The listing below should be written out exactly; please include all of it.

■ DATA BLOCK
>> START
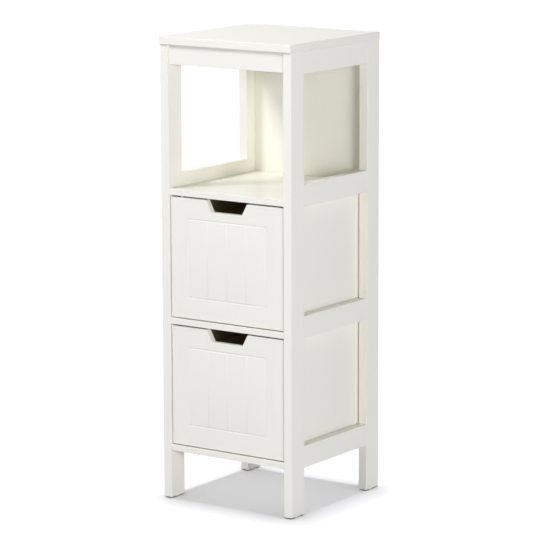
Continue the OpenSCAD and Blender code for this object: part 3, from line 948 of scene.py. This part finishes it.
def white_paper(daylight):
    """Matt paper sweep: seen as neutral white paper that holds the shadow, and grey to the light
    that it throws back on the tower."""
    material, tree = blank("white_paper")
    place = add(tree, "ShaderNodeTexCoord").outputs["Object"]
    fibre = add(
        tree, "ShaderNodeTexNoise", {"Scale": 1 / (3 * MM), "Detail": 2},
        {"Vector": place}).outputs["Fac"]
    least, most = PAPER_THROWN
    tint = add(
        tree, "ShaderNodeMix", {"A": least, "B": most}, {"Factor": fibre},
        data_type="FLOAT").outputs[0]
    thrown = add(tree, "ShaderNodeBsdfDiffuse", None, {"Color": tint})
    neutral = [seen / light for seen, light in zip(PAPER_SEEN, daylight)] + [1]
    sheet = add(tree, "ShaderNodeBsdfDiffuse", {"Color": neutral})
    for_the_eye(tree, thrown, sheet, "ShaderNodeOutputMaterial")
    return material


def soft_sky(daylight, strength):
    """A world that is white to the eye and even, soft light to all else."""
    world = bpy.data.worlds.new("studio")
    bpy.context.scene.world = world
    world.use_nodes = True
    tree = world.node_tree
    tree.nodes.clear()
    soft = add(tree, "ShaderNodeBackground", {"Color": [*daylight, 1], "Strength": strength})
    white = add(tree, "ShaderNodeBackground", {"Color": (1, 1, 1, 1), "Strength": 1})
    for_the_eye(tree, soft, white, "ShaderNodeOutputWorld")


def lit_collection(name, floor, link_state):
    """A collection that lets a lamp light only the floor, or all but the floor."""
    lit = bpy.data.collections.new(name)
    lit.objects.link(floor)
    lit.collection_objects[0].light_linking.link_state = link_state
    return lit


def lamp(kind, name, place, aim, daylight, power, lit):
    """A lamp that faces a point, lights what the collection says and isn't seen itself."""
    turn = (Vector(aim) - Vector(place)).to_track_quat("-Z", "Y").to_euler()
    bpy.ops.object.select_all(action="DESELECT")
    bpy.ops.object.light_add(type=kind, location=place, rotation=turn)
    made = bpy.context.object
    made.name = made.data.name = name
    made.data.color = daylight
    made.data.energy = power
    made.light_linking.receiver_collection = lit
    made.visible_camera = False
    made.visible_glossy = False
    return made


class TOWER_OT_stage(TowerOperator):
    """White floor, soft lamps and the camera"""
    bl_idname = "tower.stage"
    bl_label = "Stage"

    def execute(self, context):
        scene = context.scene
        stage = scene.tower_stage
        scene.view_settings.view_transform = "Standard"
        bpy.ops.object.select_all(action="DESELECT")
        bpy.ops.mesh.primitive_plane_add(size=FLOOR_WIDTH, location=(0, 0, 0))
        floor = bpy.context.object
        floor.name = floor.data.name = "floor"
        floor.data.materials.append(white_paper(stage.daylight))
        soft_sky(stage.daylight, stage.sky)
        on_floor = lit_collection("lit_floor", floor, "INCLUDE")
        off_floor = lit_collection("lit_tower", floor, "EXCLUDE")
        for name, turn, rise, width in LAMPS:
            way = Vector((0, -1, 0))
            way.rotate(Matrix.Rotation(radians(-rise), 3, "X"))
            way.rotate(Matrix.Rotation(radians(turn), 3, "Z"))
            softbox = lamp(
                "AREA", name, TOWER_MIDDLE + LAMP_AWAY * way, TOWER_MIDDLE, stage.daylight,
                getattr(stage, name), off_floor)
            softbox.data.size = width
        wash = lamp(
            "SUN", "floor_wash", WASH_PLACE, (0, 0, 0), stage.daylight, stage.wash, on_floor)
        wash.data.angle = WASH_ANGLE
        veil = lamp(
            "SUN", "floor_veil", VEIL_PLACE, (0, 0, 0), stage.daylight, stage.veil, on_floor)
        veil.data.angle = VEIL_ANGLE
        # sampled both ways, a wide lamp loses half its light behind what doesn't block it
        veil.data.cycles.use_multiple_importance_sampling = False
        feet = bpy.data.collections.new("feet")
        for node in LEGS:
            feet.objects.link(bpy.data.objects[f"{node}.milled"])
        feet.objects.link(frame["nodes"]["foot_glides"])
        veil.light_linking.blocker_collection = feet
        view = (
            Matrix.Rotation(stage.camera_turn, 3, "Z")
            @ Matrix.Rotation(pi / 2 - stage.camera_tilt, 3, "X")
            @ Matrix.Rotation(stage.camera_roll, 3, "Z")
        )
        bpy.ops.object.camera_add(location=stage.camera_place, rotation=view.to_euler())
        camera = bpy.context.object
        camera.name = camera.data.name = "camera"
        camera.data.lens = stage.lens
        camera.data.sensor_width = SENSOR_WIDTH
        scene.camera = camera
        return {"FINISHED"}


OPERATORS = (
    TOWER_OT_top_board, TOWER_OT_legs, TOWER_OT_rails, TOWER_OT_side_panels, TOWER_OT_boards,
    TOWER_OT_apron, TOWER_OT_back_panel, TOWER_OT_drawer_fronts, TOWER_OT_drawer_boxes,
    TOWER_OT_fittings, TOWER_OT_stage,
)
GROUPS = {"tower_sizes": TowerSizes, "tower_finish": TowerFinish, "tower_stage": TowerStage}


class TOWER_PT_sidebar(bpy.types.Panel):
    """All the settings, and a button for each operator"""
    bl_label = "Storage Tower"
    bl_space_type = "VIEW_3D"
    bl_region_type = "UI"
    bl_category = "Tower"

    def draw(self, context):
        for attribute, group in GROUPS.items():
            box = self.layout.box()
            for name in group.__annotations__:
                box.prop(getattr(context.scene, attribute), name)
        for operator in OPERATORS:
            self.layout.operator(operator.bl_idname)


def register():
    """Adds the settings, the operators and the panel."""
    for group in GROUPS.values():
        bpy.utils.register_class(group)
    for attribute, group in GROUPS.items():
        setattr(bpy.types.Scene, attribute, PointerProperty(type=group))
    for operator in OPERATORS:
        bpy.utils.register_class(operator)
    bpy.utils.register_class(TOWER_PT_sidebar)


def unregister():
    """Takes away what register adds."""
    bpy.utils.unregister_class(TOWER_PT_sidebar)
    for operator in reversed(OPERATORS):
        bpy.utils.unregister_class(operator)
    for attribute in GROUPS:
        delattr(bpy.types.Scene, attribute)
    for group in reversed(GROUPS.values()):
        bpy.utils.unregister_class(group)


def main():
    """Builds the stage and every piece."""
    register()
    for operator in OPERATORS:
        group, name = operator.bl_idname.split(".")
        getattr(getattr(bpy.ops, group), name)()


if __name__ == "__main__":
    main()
>> END
■ PROBLEM SOLUTION
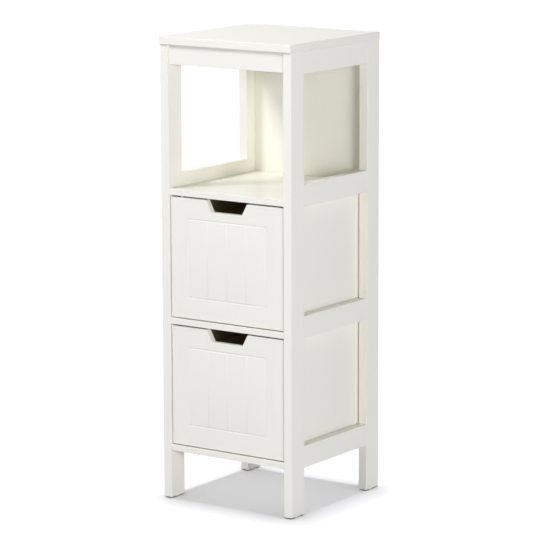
Continue the OpenSCAD and Blender code for this object: part 3, from line 948 of scene.py. This part finishes it.
def white_paper(daylight):
    """Matt paper sweep: seen as neutral white paper that holds the shadow, and grey to the light
    that it throws back on the tower."""
    material, tree = blank("white_paper")
    place = add(tree, "ShaderNodeTexCoord").outputs["Object"]
    fibre = add(
        tree, "ShaderNodeTexNoise", {"Scale": 1 / (3 * MM), "Detail": 2},
        {"Vector": place}).outputs["Fac"]
    least, most = PAPER_THROWN
    tint = add(
        tree, "ShaderNodeMix", {"A": least, "B": most}, {"Factor": fibre},
        data_type="FLOAT").outputs[0]
    thrown = add(tree, "ShaderNodeBsdfDiffuse", None, {"Color": tint})
    neutral = [seen / light for seen, light in zip(PAPER_SEEN, daylight)] + [1]
    sheet = add(tree, "ShaderNodeBsdfDiffuse", {"Color": neutral})
    for_the_eye(tree, thrown, sheet, "ShaderNodeOutputMaterial")
    return material


def soft_sky(daylight, strength):
    """A world that is white to the eye and even, soft light to all else."""
    world = bpy.data.worlds.new("studio")
    bpy.context.scene.world = world
    world.use_nodes = True
    tree = world.node_tree
    tree.nodes.clear()
    soft = add(tree, "ShaderNodeBackground", {"Color": [*daylight, 1], "Strength": strength})
    white = add(tree, "ShaderNodeBackground", {"Color": (1, 1, 1, 1), "Strength": 1})
    for_the_eye(tree, soft, white, "ShaderNodeOutputWorld")


def lit_collection(name, floor, link_state):
    """A collection that lets a lamp light only the floor, or all but the floor."""
    lit = bpy.data.collections.new(name)
    lit.objects.link(floor)
    lit.collection_objects[0].light_linking.link_state = link_state
    return lit


def lamp(kind, name, place, aim, daylight, power, lit):
    """A lamp that faces a point, lights what the collection says and isn't seen itself."""
    turn = (Vector(aim) - Vector(place)).to_track_quat("-Z", "Y").to_euler()
    bpy.ops.object.select_all(action="DESELECT")
    bpy.ops.object.light_add(type=kind, location=place, rotation=turn)
    made = bpy.context.object
    made.name = made.data.name = name
    made.data.color = daylight
    made.data.energy = power
    made.light_linking.receiver_collection = lit
    made.visible_camera = False
    made.visible_glossy = False
    return made


class TOWER_OT_stage(TowerOperator):
    """White floor, soft lamps and the camera"""
    bl_idname = "tower.stage"
    bl_label = "Stage"

    def execute(self, context):
        scene = context.scene
        stage = scene.tower_stage
        scene.view_settings.view_transform = "Standard"
        bpy.ops.object.select_all(action="DESELECT")
        bpy.ops.mesh.primitive_plane_add(size=FLOOR_WIDTH, location=(0, 0, 0))
        floor = bpy.context.object
        floor.name = floor.data.name = "floor"
        floor.data.materials.append(white_paper(stage.daylight))
        soft_sky(stage.daylight, stage.sky)
        on_floor = lit_collection("lit_floor", floor, "INCLUDE")
        off_floor = lit_collection("lit_tower", floor, "EXCLUDE")
        for name, turn, rise, width in LAMPS:
            way = Vector((0, -1, 0))
            way.rotate(Matrix.Rotation(radians(-rise), 3, "X"))
            way.rotate(Matrix.Rotation(radians(turn), 3, "Z"))
            softbox = lamp(
                "AREA", name, TOWER_MIDDLE + LAMP_AWAY * way, TOWER_MIDDLE, stage.daylight,
                getattr(stage, name), off_floor)
            softbox.data.size = width
        wash = lamp(
            "SUN", "floor_wash", WASH_PLACE, (0, 0, 0), stage.daylight, stage.wash, on_floor)
        wash.data.angle = WASH_ANGLE
        veil = lamp(
            "SUN", "floor_veil", VEIL_PLACE, (0, 0, 0), stage.daylight, stage.veil, on_floor)
        veil.data.angle = VEIL_ANGLE
        # sampled both ways, a wide lamp loses half its light behind what doesn't block it
        veil.data.cycles.use_multiple_importance_sampling = False
        feet = bpy.data.collections.new("feet")
        for node in LEGS:
            feet.objects.link(bpy.data.objects[f"{node}.milled"])
        feet.objects.link(frame["nodes"]["foot_glides"])
        veil.light_linking.blocker_collection = feet
        view = (
            Matrix.Rotation(stage.camera_turn, 3, "Z")
            @ Matrix.Rotation(pi / 2 - stage.camera_tilt, 3, "X")
            @ Matrix.Rotation(stage.camera_roll, 3, "Z")
        )
        bpy.ops.object.camera_add(location=stage.camera_place, rotation=view.to_euler())
        camera = bpy.context.object
        camera.name = camera.data.name = "camera"
        camera.data.lens = stage.lens
        camera.data.sensor_width = SENSOR_WIDTH
        scene.camera = camera
        return {"FINISHED"}


OPERATORS = (
    TOWER_OT_top_board, TOWER_OT_legs, TOWER_OT_rails, TOWER_OT_side_panels, TOWER_OT_boards,
    TOWER_OT_apron, TOWER_OT_back_panel, TOWER_OT_drawer_fronts, TOWER_OT_drawer_boxes,
    TOWER_OT_fittings, TOWER_OT_stage,
)
GROUPS = {"tower_sizes": TowerSizes, "tower_finish": TowerFinish, "tower_stage": TowerStage}


class TOWER_PT_sidebar(bpy.types.Panel):
    """All the settings, and a button for each operator"""
    bl_label = "Storage Tower"
    bl_space_type = "VIEW_3D"
    bl_region_type = "UI"
    bl_category = "Tower"

    def draw(self, context):
        for attribute, group in GROUPS.items():
            box = self.layout.box()
            for name in group.__annotations__:
                box.prop(getattr(context.scene, attribute), name)
        for operator in OPERATORS:
            self.layout.operator(operator.bl_idname)


def register():
    """Adds the settings, the operators and the panel."""
    for group in GROUPS.values():
        bpy.utils.register_class(group)
    for attribute, group in GROUPS.items():
        setattr(bpy.types.Scene, attribute, PointerProperty(type=group))
    for operator in OPERATORS:
        bpy.utils.register_class(operator)
    bpy.utils.register_class(TOWER_PT_sidebar)


def unregister():
    """Takes away what register adds."""
    bpy.utils.unregister_class(TOWER_PT_sidebar)
    for operator in reversed(OPERATORS):
        bpy.utils.unregister_class(operator)
    for attribute in GROUPS:
        delattr(bpy.types.Scene, attribute)
    for group in reversed(GROUPS.values()):
        bpy.utils.unregister_class(group)


def main():
    """Builds the stage and every piece."""
    register()
    for operator in OPERATORS:
        group, name = operator.bl_idname.split(".")
        getattr(getattr(bpy.ops, group), name)()


if __name__ == "__main__":
    main()